**TASK TO CARRY OUT:** The required output consists solely of the lines from the one containing "pivot_screws();" down to the one containing "obj.parent = None", both included, each quoted exactly.

**DATA PROVIDED:**
(begin)
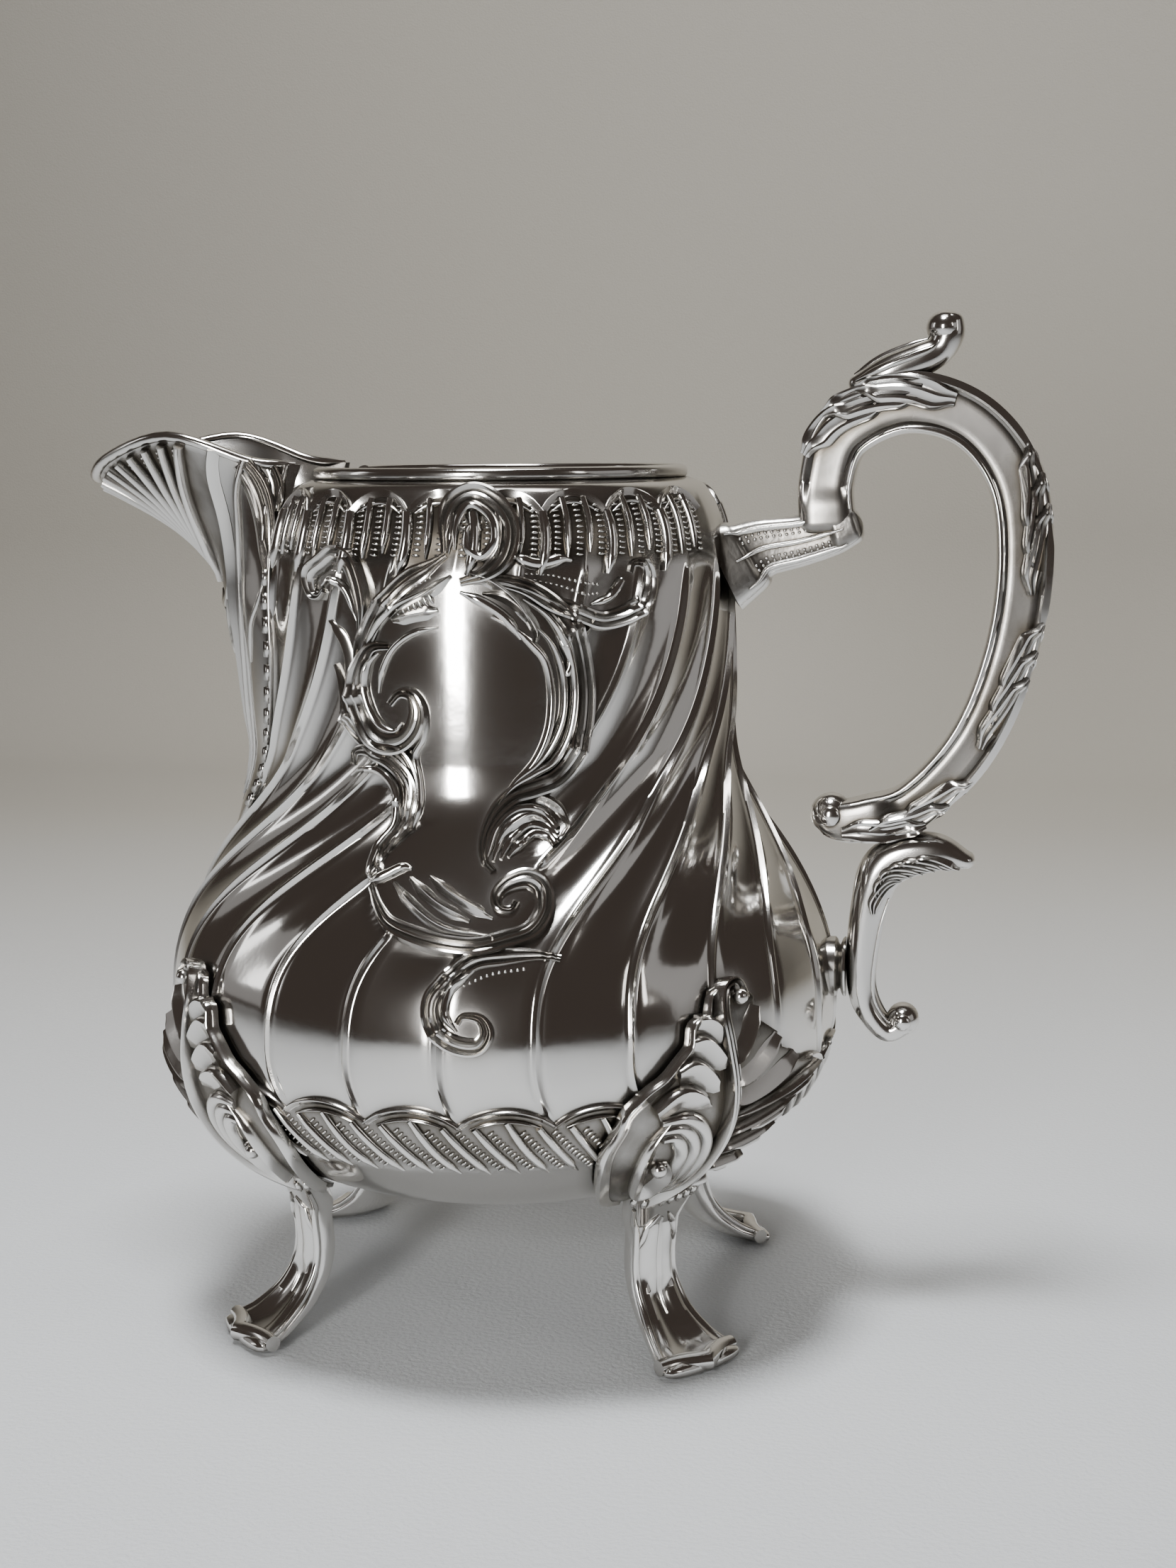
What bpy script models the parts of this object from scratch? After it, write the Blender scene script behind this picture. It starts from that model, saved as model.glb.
(end)
(begin)
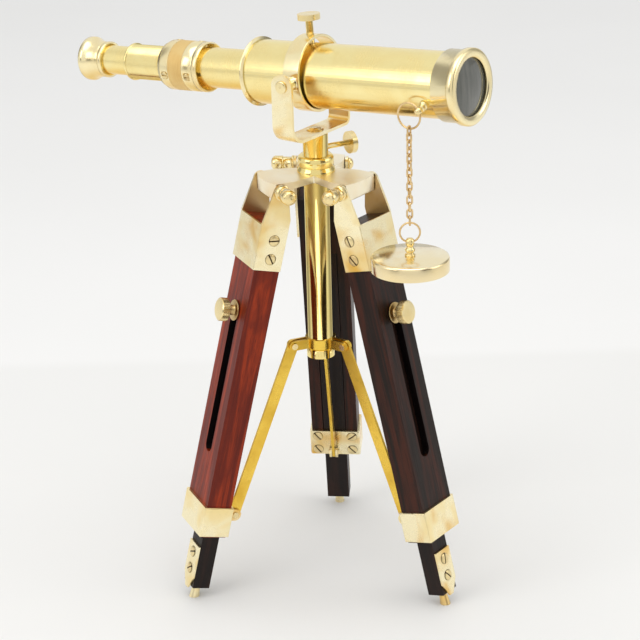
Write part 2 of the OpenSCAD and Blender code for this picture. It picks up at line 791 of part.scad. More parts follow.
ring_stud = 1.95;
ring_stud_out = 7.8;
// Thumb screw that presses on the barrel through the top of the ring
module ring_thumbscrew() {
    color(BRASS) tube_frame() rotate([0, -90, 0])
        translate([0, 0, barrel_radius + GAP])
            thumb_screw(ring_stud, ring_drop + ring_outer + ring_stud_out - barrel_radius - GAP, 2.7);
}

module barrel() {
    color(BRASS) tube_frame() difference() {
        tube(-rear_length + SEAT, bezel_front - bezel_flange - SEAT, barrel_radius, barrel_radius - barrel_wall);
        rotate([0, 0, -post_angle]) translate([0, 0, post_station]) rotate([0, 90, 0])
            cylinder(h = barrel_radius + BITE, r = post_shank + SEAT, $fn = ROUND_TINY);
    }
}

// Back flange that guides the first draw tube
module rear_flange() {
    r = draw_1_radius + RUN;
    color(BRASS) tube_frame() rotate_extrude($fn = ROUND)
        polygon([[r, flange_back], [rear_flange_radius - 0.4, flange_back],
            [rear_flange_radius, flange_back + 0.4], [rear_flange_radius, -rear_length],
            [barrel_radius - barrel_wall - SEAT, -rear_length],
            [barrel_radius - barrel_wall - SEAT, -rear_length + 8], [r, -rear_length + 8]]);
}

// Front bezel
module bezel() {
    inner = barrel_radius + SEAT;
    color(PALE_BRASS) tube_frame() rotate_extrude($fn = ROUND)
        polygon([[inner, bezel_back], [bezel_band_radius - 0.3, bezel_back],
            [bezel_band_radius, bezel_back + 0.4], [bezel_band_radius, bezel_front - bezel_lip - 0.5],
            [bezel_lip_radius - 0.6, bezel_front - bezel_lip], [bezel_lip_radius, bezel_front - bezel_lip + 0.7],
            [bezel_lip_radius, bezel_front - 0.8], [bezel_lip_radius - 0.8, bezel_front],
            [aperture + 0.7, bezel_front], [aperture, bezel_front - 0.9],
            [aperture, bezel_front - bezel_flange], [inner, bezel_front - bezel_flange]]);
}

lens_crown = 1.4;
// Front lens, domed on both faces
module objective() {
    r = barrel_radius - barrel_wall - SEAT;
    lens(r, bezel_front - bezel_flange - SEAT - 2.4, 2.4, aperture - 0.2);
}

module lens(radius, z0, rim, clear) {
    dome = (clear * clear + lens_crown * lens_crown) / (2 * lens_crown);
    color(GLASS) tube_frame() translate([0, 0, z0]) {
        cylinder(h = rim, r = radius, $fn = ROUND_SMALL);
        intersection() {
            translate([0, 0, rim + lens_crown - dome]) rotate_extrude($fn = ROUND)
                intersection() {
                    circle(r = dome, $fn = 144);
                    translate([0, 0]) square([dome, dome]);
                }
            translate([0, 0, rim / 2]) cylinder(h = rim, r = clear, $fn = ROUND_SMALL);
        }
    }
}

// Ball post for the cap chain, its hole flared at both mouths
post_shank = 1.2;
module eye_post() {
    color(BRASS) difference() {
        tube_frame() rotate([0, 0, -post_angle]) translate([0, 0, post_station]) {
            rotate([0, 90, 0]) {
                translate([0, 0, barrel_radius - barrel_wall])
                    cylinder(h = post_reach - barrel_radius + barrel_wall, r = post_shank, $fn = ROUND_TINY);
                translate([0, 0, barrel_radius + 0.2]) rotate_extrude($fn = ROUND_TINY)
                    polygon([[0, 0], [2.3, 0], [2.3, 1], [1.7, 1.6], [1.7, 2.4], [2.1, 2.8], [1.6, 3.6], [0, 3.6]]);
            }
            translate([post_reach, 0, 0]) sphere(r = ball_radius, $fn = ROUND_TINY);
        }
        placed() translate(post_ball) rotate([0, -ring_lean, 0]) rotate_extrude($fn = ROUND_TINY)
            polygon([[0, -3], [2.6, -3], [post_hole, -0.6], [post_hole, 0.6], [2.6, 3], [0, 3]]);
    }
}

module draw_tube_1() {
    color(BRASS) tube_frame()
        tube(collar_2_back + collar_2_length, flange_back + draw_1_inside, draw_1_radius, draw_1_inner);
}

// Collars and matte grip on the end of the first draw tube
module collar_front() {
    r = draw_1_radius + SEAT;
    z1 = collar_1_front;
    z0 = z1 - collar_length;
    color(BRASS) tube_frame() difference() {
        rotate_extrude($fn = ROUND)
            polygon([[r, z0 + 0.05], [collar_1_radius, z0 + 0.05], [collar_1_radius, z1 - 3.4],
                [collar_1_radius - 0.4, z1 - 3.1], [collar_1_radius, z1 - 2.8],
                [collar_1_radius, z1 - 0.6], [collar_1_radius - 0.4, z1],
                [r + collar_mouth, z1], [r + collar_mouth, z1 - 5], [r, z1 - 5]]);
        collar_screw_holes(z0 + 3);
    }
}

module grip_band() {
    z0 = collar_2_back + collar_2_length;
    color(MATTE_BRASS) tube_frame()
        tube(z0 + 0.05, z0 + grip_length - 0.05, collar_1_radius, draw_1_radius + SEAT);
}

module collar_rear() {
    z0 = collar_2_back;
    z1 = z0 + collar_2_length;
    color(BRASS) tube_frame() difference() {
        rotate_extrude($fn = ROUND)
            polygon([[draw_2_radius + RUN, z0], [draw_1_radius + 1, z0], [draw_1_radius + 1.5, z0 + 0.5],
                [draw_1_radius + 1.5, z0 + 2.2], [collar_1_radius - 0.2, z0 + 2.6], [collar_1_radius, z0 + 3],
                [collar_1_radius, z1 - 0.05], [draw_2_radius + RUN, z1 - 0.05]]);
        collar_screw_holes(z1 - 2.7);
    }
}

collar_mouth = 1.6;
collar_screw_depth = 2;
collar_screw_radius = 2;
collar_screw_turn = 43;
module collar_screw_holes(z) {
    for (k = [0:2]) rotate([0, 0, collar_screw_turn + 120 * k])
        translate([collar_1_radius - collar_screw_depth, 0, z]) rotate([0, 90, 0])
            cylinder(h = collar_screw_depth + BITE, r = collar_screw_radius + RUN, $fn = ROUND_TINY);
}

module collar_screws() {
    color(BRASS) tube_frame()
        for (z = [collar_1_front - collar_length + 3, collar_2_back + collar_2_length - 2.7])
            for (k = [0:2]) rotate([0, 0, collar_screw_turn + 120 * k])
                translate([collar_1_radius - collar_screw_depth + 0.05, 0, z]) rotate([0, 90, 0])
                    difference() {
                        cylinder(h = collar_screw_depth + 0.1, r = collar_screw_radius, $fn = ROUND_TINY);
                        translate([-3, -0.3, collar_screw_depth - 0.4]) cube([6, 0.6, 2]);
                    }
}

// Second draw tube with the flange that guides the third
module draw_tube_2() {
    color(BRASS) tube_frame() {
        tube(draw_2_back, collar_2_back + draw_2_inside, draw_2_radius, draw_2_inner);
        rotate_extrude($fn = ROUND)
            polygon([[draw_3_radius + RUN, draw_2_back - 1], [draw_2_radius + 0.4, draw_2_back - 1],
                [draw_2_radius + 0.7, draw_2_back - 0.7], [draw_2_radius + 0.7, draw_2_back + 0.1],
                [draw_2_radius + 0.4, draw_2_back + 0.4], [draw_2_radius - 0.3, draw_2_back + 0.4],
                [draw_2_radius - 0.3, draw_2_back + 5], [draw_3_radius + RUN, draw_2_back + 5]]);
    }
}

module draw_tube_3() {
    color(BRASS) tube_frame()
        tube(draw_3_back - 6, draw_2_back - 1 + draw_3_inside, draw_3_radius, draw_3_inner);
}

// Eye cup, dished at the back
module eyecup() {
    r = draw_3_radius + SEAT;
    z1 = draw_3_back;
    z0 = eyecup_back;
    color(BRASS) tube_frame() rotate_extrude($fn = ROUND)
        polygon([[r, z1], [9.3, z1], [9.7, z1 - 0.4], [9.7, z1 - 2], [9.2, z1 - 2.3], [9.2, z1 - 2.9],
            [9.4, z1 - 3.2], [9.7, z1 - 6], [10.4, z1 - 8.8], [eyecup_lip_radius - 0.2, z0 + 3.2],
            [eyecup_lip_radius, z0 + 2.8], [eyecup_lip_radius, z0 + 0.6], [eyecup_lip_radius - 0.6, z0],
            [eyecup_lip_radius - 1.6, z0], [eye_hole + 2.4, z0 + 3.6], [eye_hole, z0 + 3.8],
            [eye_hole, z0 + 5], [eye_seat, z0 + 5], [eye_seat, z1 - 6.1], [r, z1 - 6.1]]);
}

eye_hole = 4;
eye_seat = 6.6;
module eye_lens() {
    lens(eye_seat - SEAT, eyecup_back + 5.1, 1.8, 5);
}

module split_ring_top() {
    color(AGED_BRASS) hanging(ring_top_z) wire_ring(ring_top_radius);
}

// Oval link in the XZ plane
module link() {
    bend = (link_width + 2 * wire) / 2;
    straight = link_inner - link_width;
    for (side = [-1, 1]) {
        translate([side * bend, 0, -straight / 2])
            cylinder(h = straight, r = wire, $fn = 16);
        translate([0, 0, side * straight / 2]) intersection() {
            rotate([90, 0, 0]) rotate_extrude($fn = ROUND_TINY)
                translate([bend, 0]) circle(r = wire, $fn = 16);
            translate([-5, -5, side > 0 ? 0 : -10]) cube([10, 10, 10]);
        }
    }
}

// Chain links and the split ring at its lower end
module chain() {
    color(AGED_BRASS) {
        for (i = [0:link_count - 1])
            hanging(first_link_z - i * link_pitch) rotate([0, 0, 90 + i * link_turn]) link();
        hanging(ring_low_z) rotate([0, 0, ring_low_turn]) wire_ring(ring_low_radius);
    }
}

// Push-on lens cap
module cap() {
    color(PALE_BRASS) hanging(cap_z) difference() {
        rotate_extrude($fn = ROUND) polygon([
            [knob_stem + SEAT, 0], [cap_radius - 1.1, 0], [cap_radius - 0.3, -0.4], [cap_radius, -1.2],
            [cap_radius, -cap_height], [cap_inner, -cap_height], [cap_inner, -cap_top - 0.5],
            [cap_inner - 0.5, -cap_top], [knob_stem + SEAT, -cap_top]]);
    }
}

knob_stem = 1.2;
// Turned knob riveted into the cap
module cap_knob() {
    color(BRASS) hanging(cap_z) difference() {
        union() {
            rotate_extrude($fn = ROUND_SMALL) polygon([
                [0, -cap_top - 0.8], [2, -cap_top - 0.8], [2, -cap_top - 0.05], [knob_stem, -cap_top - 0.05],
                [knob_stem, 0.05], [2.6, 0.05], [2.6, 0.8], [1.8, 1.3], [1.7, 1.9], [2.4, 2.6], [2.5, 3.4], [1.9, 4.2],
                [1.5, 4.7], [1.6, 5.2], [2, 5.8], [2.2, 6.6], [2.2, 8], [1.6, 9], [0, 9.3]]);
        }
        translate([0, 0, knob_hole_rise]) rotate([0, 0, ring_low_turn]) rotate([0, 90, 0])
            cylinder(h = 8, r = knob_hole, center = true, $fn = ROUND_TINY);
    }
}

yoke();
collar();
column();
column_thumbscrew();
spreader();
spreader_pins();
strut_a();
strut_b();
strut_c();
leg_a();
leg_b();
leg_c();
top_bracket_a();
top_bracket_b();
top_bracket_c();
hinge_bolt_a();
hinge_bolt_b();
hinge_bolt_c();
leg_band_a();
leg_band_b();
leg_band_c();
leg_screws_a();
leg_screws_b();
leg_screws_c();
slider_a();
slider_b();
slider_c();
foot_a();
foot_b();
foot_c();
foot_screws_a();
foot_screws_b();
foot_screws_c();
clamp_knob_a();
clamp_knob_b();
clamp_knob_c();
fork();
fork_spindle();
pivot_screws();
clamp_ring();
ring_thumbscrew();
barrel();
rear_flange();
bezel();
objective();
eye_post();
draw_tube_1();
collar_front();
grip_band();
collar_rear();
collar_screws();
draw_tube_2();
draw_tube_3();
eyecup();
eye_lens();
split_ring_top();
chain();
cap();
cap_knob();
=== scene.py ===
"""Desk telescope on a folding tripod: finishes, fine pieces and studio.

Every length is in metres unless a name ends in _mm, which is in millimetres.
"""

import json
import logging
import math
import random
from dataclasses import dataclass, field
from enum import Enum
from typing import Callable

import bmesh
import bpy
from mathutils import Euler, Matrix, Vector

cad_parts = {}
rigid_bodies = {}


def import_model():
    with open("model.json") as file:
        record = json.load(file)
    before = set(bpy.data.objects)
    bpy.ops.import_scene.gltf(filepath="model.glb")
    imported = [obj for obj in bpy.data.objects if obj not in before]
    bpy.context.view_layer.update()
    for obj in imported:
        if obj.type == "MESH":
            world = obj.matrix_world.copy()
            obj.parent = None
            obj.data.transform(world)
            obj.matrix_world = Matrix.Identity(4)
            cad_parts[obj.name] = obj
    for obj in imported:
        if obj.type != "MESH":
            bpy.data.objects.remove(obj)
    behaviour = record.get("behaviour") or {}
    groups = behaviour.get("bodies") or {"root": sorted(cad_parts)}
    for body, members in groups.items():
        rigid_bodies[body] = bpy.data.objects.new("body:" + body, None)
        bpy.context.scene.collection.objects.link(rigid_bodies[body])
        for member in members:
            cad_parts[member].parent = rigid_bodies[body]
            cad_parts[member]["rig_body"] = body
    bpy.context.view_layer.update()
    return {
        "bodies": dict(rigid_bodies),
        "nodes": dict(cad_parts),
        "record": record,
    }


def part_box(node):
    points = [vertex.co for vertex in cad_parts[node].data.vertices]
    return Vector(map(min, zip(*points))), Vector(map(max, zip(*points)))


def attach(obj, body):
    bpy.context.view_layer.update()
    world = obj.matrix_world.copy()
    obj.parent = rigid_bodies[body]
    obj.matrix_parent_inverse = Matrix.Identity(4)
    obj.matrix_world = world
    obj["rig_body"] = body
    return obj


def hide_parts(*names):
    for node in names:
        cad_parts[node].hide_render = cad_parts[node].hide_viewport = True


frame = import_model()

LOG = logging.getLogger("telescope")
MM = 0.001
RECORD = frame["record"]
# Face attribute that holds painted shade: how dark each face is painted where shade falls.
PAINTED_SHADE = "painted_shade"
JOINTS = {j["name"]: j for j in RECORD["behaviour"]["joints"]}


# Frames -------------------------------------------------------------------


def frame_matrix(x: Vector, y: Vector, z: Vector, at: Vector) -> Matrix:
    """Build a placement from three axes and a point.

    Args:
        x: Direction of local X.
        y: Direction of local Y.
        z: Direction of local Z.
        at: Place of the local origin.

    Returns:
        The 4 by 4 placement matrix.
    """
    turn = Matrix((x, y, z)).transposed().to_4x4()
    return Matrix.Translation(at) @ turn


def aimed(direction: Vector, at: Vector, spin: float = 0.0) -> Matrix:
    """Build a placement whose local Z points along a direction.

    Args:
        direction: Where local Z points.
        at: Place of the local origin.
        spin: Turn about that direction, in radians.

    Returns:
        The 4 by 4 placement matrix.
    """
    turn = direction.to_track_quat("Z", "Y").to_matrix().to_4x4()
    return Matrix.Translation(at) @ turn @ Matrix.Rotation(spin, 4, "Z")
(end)
**FULL OUTPUT:**
pivot_screws();
clamp_ring();
ring_thumbscrew();
barrel();
rear_flange();
bezel();
objective();
eye_post();
draw_tube_1();
collar_front();
grip_band();
collar_rear();
collar_screws();
draw_tube_2();
draw_tube_3();
eyecup();
eye_lens();
split_ring_top();
chain();
cap();
cap_knob();
=== scene.py ===
"""Desk telescope on a folding tripod: finishes, fine pieces and studio.

Every length is in metres unless a name ends in _mm, which is in millimetres.
"""

import json
import logging
import math
import random
from dataclasses import dataclass, field
from enum import Enum
from typing import Callable

import bmesh
import bpy
from mathutils import Euler, Matrix, Vector

cad_parts = {}
rigid_bodies = {}


def import_model():
    with open("model.json") as file:
        record = json.load(file)
    before = set(bpy.data.objects)
    bpy.ops.import_scene.gltf(filepath="model.glb")
    imported = [obj for obj in bpy.data.objects if obj not in before]
    bpy.context.view_layer.update()
    for obj in imported:
        if obj.type == "MESH":
            world = obj.matrix_world.copy()
            obj.parent = None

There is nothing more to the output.